Die pädagogische Fachkraft ist in der Mehrheit der Arbeits- und Veranstaltungsformen strukturierend. Hierunter zählen „Klassenzimmerunterricht“ (Götz und Häfner 1994, S. 81), „Workshop“ (Götz und Häfner 1994, S. 80), „Training“ (Große Boes und Kaseric 2006, S. 14), „Seminar“ (Götz und Häfner 1994, S. 80), „Schreibwerkstatt“ (Siebert 2004, S. 22), „Zukunftswerkstatt“ (ebd., S. 27), „Lernberatung“ (ebd., S. 34) oder auch die „Aufsuchende Bildungsarbeit“ (ebd., S. 17). Der Vortrag (vgl. Knoll 1999, S. 80) wird am augenfälligsten von der pädagogisch handelnden Person strukturiert. Als interessant erachten wir, dass die Arbeitsgemeinschaft als klassische und historisch verankerte Arbeits- und Veranstaltungsform in der Datenbasis nicht prominent erwähnt wird.

Arbeits- und Veranstaltungsformen können unterschiedliche Gruppengrößen annehmen (Verhältnis der Zahl der Besucher zur räumlichen Infrastruktur). Während Tagungen, Versammlungen oder Konferenzen vergleichsweise große pädagogische Settings sind und bestimmte architektonische und andere räumliche Arrangements voraussetzen, sind das Selbststudium, die Lernberatung oder auch die aufsuchende Bildungsarbeit Formen, deren Frequentierung von nur wenigen Beteiligten abhängt. Eher wenig erforscht ist die Frage, welche obligatorischen und welche fakultativen Elemente solche bekannten Arbeits- und Veranstaltungsformen, wie etwa Seminare, Trainings, Teamschulungen, Vorträge und Schreibwerkstätten, aufweisen.

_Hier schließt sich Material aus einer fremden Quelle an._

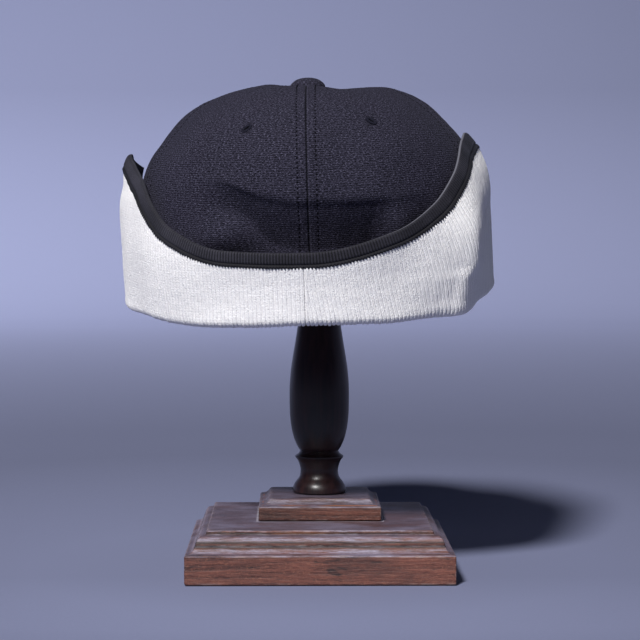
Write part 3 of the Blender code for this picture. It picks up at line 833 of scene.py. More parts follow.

Resümierend können wir festhalten, dass Arbeits- und Veranstaltungsformen ein stabiles Element innerhalb der Technologien darstellen. Sie können programmübergreifend angewendet und von den pädagogisch Tätigen mit einem spezifischen Profil aus Methoden und Medien versehen werden, wobei deren Kombination entscheidend sein dürfte. Hierfür bedarf es architektonischer und technischer Voraussetzungen, je nach Größe und Steuerungsbedarf. Die Steuerung kann sowohl durch die pädagogisch Tätigen als auch durch die pädagogisch Anderen erfolgen. Die Größe der Arbeits- und Veranstaltungsformen (Verhältnis Besucherzahl zu räumlicher Infrastruktur) ist maßgeblich dafür, welcher Organisationsaufwand benötigt wird. Interessant ist die Beobachtung, dass aus einer organisationsübergreifenden Perspektive unzählige Varianten der Benennung für ähnliche Arbeits- und Veranstaltungsformen existieren. Doch der dadurch entstehende Eindruck der Beliebigkeit der Benennung in der Literatur verhält sich gegenläufig zu der Praktik verschiedener Organisationen, in denen diverse Arbeits- und Veranstaltungsformen lediglich eine Bezeichnung bekommen, wie z. B. die Bezeichnung Kurs in der Volkshochschule.

2.3 Methoden

Methoden definieren wir in einem ersten Zugriff als in der Regel schriftlich fixierte Verfahrens- und Vorgehensweisen, um im didaktischen Dreieck (Teilnehmerinnen und Teilnehmer – Pädagoginnen und Pädagogen – Thema/Sache/Vermittlungsgegenstand) die Unwägbarkeiten zwischen Vermittlungs- und Aneignungsprozessen zu minimieren und der Interaktion zwischen den drei Seiten eine zielgerichtete und produktive Dynamik zu geben. Über diese Technologie existiert eindeutig die meiste Literatur. In pädagogischen Ausbildungen nehmen die Methoden eine strategisch wichtige Stellung ein. Der Begriff griechischen Ursprungs definiert ein zielgerichtetes Vorgehen (vgl. Rassiller 2012, S. 383). Siebert (2004) formuliert folgendermaßen:

Methoden sind Wege, die zu Lernzielen führen. Sie sollen Lehr-Lern-Situationen gestalten, die in der außerschulischen Bildung außerordentlich vielfältig sind. Methoden sind dabei ausdrücklich keine technologischen Verfahren, die wie Schablonen eingesetzt werden können, sondern sie müssen von Veranstaltung zu Veranstaltung immer wieder neu abgestimmt werden: auf die spezifischen Situationen und Bedürfnisse immer wieder neuer Adressat/inn/en, auf wechselnde Inhalte und Lernziele sowie auf unterschiedliche Veranstaltungsformate. (ebd., S. 7)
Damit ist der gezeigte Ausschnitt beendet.